Apesar de ficar contente por alguém ter ajudado sua mãe a ter uma filha, Nicole diz esperar regras melhores para o futuro. "Por favor, que haja finalmente uma lei que esclareça as condições para todos os envolvidos." De acordo com o Ministério da Justiça alemão, um grupo de trabalho já se reuniu para debater o assunto, mas uma decisão ou lei pode vir apenas em meados de 2017.
Regras brasileiras
O Brasil também não tem uma legislação específica para a realização da reprodução assistida. O que rege a conduta dos especialistas no Brasil é uma resolução do Conselho Federal de Medicina (CFM) de 2013, atualizada em 2015.
O texto determina, por exemplo, o número máximo de embriões que podem ser transferidos para a receptora: dois para mulheres com até 35 anos, três para aquelas entre 36 e 39 anos e quatro para as mulheres de 40 anos ou mais. O objetivo é limitar o número de gêmeos múltiplos que podem nascer após o procedimento.
O texto do CFM veta a exploração comercial da doação de sêmen ou de óvulos.
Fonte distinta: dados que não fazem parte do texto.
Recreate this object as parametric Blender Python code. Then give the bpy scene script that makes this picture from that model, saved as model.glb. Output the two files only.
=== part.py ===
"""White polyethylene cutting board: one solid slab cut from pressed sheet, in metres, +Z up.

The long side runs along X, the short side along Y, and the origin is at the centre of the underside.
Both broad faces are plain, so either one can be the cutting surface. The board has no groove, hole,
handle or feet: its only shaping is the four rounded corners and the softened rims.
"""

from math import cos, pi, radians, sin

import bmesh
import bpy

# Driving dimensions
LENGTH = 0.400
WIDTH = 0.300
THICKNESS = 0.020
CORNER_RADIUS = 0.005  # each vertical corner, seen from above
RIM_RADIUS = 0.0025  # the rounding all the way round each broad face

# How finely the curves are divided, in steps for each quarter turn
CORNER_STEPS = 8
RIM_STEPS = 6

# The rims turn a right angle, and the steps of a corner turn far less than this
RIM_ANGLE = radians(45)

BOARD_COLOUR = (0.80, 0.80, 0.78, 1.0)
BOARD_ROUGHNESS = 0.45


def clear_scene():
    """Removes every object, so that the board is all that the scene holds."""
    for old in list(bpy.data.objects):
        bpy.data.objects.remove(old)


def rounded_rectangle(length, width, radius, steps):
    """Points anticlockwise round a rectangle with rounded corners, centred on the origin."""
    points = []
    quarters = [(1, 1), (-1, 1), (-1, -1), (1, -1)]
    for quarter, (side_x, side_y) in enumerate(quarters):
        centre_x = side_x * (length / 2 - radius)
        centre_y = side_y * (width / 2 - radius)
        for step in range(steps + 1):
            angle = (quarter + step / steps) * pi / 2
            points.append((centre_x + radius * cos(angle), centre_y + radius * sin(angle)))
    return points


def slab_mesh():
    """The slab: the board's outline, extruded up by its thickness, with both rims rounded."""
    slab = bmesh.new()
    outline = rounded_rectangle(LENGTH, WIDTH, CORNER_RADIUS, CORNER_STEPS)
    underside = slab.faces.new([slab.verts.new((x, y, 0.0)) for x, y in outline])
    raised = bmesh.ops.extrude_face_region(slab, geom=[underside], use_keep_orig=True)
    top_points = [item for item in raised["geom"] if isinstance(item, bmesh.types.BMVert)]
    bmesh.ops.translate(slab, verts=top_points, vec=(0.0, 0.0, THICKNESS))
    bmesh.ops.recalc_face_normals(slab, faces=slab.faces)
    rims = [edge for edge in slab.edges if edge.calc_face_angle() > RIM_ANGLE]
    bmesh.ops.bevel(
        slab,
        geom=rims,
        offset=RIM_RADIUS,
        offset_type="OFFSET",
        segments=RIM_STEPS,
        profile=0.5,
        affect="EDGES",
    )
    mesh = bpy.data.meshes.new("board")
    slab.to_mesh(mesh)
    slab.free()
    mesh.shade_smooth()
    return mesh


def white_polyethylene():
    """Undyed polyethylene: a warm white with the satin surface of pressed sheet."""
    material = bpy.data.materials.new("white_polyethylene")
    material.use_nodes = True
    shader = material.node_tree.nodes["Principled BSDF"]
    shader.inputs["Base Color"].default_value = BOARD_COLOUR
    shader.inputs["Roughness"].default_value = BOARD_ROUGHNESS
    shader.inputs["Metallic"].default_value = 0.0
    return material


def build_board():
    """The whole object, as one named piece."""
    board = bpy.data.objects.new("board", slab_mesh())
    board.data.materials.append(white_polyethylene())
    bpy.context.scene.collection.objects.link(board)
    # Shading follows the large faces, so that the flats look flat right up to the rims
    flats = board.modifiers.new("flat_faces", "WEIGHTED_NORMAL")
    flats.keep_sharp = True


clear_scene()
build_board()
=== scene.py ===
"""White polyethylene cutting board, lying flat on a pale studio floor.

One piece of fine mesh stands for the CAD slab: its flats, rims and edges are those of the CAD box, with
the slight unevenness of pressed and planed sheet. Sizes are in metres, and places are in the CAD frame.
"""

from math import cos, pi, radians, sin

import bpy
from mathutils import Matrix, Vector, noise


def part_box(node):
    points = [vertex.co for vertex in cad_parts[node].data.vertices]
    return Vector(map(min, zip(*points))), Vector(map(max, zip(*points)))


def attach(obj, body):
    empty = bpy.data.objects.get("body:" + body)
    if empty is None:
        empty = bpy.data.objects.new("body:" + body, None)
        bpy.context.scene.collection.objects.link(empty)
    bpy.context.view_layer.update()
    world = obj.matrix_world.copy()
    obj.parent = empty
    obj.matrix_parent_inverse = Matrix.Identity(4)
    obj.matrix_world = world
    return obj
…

No caso dos homens, por exemplo, qualquer pessoa saudável do sexo masculino pode procurar um banco de sêmen para fazer a doação, que deve ocorrer de maneira gratuita.
Outra regra estabelecida pela resolução impede que os receptores conheçam os doadores – e vice-versa. Espera-se que, com isso, sejam evitados casos de contestação de maternidade ou paternidade.